▸ Given instruction: Produce the listing below again, exactly as shown.

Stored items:
────────────────────

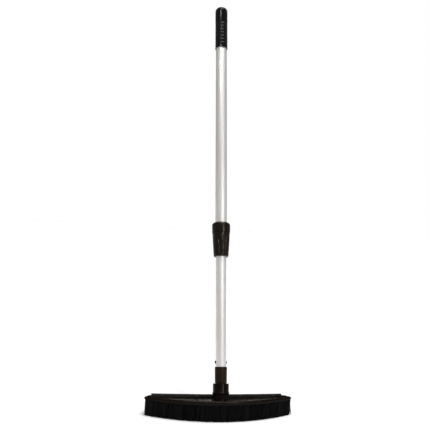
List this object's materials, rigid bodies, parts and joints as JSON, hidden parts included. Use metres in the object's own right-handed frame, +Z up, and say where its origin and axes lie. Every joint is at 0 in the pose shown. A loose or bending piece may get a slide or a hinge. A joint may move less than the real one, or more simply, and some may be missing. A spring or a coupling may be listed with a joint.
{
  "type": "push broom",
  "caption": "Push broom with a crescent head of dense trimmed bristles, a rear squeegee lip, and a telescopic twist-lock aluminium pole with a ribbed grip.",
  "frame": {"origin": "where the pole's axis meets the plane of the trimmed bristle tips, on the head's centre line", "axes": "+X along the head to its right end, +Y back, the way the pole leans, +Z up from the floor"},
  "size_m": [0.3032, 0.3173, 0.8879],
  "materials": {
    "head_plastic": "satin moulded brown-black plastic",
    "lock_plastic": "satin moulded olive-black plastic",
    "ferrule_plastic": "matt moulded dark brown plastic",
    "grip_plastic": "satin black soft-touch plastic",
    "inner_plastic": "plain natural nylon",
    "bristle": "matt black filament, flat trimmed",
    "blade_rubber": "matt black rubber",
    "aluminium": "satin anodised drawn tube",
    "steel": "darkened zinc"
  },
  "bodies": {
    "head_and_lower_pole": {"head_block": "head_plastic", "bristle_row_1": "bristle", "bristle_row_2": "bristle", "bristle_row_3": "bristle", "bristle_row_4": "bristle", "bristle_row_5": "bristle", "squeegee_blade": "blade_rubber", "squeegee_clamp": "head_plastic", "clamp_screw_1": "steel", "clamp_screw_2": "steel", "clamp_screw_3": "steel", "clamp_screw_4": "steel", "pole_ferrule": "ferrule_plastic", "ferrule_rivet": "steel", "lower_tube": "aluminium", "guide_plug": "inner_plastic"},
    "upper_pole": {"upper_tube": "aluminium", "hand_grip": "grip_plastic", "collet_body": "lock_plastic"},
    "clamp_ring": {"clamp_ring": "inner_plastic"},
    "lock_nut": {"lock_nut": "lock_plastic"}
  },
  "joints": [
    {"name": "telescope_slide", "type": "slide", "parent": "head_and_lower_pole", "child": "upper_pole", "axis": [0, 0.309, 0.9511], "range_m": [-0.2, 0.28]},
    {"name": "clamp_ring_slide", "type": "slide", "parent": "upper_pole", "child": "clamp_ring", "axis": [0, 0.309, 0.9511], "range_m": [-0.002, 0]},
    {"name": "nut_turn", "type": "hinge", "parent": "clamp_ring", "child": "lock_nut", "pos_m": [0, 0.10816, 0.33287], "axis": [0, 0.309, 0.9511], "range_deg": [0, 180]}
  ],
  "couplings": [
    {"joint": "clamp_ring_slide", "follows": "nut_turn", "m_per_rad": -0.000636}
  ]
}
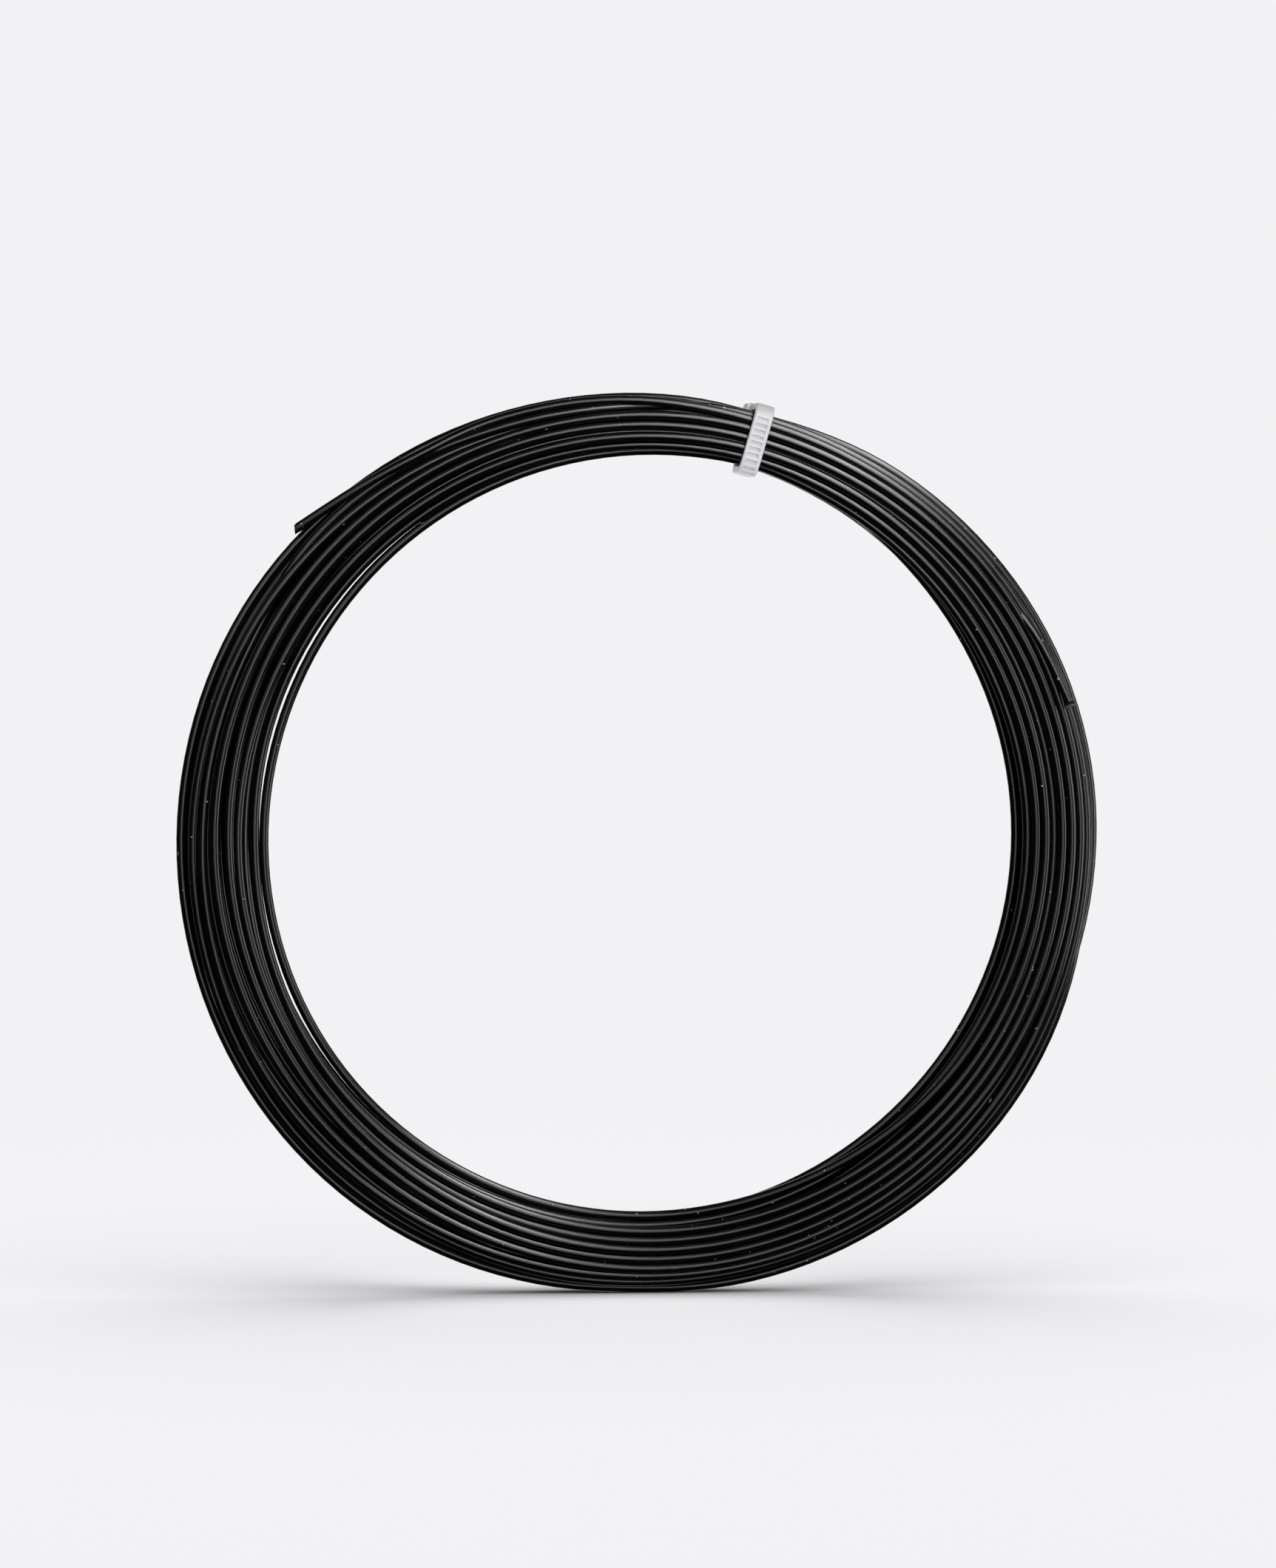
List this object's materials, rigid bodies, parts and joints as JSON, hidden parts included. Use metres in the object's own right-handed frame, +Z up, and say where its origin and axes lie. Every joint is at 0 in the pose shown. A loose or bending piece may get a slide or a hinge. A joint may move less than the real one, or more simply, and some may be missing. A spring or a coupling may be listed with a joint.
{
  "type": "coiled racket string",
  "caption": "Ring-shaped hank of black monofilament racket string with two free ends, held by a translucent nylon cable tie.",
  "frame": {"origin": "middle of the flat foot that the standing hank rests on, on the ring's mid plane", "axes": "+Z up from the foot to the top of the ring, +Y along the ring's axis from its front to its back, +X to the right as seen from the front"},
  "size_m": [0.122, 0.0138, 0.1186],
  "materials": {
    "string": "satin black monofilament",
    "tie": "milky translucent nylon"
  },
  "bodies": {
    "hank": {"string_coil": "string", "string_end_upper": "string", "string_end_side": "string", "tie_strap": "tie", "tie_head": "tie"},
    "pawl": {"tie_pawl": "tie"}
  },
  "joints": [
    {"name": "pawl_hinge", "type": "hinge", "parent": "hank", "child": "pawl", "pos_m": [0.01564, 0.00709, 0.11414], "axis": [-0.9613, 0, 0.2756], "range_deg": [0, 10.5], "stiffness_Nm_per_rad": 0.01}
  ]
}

────────────────────

▸ Result of the exercise:
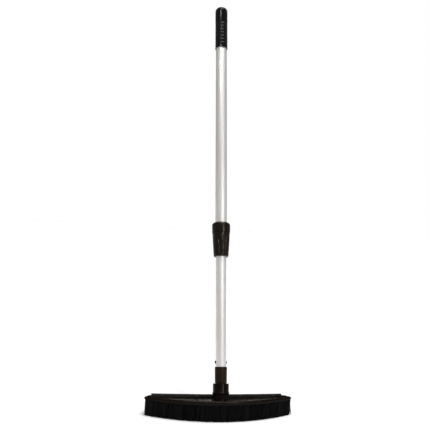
List this object's materials, rigid bodies, parts and joints as JSON, hidden parts included. Use metres in the object's own right-handed frame, +Z up, and say where its origin and axes lie. Every joint is at 0 in the pose shown. A loose or bending piece may get a slide or a hinge. A joint may move less than the real one, or more simply, and some may be missing. A spring or a coupling may be listed with a joint.
{
  "type": "push broom",
  "caption": "Push broom with a crescent head of dense trimmed bristles, a rear squeegee lip, and a telescopic twist-lock aluminium pole with a ribbed grip.",
  "frame": {"origin": "where the pole's axis meets the plane of the trimmed bristle tips, on the head's centre line", "axes": "+X along the head to its right end, +Y back, the way the pole leans, +Z up from the floor"},
  "size_m": [0.3032, 0.3173, 0.8879],
  "materials": {
    "head_plastic": "satin moulded brown-black plastic",
    "lock_plastic": "satin moulded olive-black plastic",
    "ferrule_plastic": "matt moulded dark brown plastic",
    "grip_plastic": "satin black soft-touch plastic",
    "inner_plastic": "plain natural nylon",
    "bristle": "matt black filament, flat trimmed",
    "blade_rubber": "matt black rubber",
    "aluminium": "satin anodised drawn tube",
    "steel": "darkened zinc"
  },
  "bodies": {
    "head_and_lower_pole": {"head_block": "head_plastic", "bristle_row_1": "bristle", "bristle_row_2": "bristle", "bristle_row_3": "bristle", "bristle_row_4": "bristle", "bristle_row_5": "bristle", "squeegee_blade": "blade_rubber", "squeegee_clamp": "head_plastic", "clamp_screw_1": "steel", "clamp_screw_2": "steel", "clamp_screw_3": "steel", "clamp_screw_4": "steel", "pole_ferrule": "ferrule_plastic", "ferrule_rivet": "steel", "lower_tube": "aluminium", "guide_plug": "inner_plastic"},
    "upper_pole": {"upper_tube": "aluminium", "hand_grip": "grip_plastic", "collet_body": "lock_plastic"},
    "clamp_ring": {"clamp_ring": "inner_plastic"},
    "lock_nut": {"lock_nut": "lock_plastic"}
  },
  "joints": [
    {"name": "telescope_slide", "type": "slide", "parent": "head_and_lower_pole", "child": "upper_pole", "axis": [0, 0.309, 0.9511], "range_m": [-0.2, 0.28]},
    {"name": "clamp_ring_slide", "type": "slide", "parent": "upper_pole", "child": "clamp_ring", "axis": [0, 0.309, 0.9511], "range_m": [-0.002, 0]},
    {"name": "nut_turn", "type": "hinge", "parent": "clamp_ring", "child": "lock_nut", "pos_m": [0, 0.10816, 0.33287], "axis": [0, 0.309, 0.9511], "range_deg": [0, 180]}
  ],
  "couplings": [
    {"joint": "clamp_ring_slide", "follows": "nut_turn", "m_per_rad": -0.000636}
  ]
}
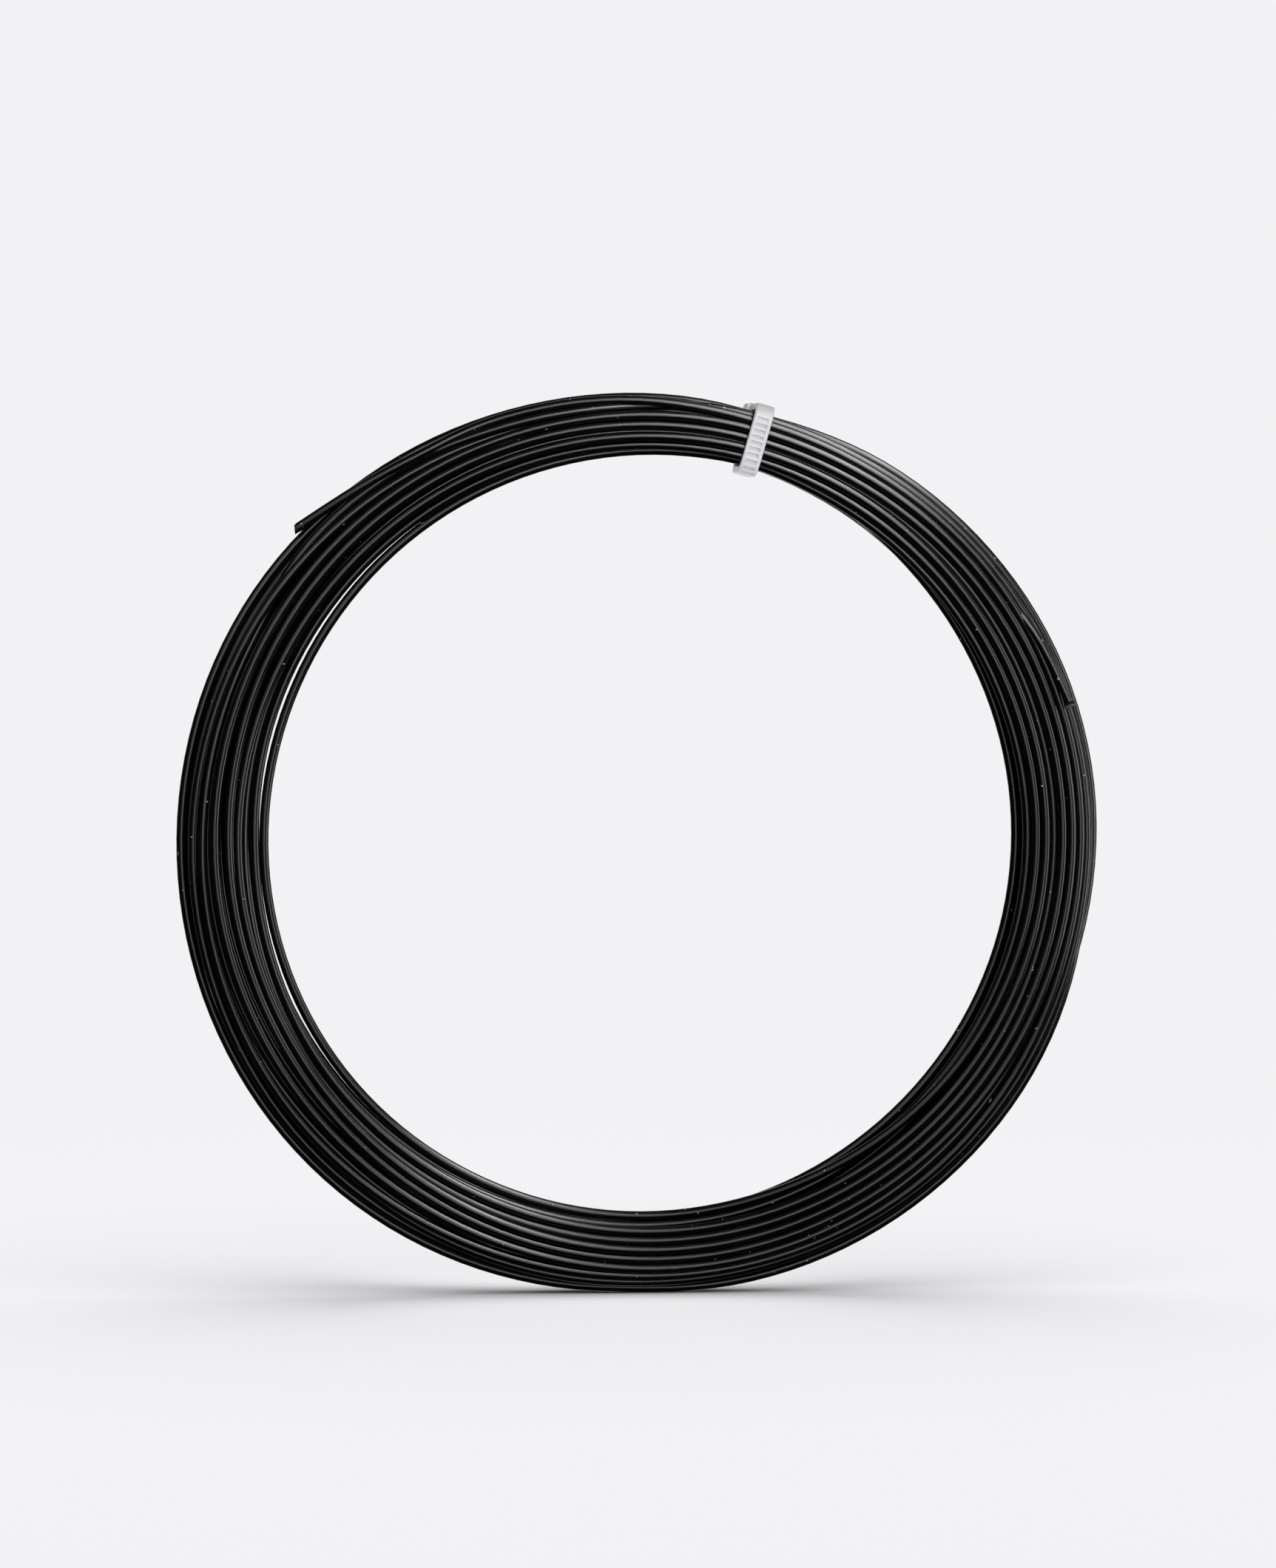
List this object's materials, rigid bodies, parts and joints as JSON, hidden parts included. Use metres in the object's own right-handed frame, +Z up, and say where its origin and axes lie. Every joint is at 0 in the pose shown. A loose or bending piece may get a slide or a hinge. A joint may move less than the real one, or more simply, and some may be missing. A spring or a coupling may be listed with a joint.
{
  "type": "coiled racket string",
  "caption": "Ring-shaped hank of black monofilament racket string with two free ends, held by a translucent nylon cable tie.",
  "frame": {"origin": "middle of the flat foot that the standing hank rests on, on the ring's mid plane", "axes": "+Z up from the foot to the top of the ring, +Y along the ring's axis from its front to its back, +X to the right as seen from the front"},
  "size_m": [0.122, 0.0138, 0.1186],
  "materials": {
    "string": "satin black monofilament",
    "tie": "milky translucent nylon"
  },
  "bodies": {
    "hank": {"string_coil": "string", "string_end_upper": "string", "string_end_side": "string", "tie_strap": "tie", "tie_head": "tie"},
    "pawl": {"tie_pawl": "tie"}
  },
  "joints": [
    {"name": "pawl_hinge", "type": "hinge", "parent": "hank", "child": "pawl", "pos_m": [0.01564, 0.00709, 0.11414], "axis": [-0.9613, 0, 0.2756], "range_deg": [0, 10.5], "stiffness_Nm_per_rad": 0.01}
  ]
}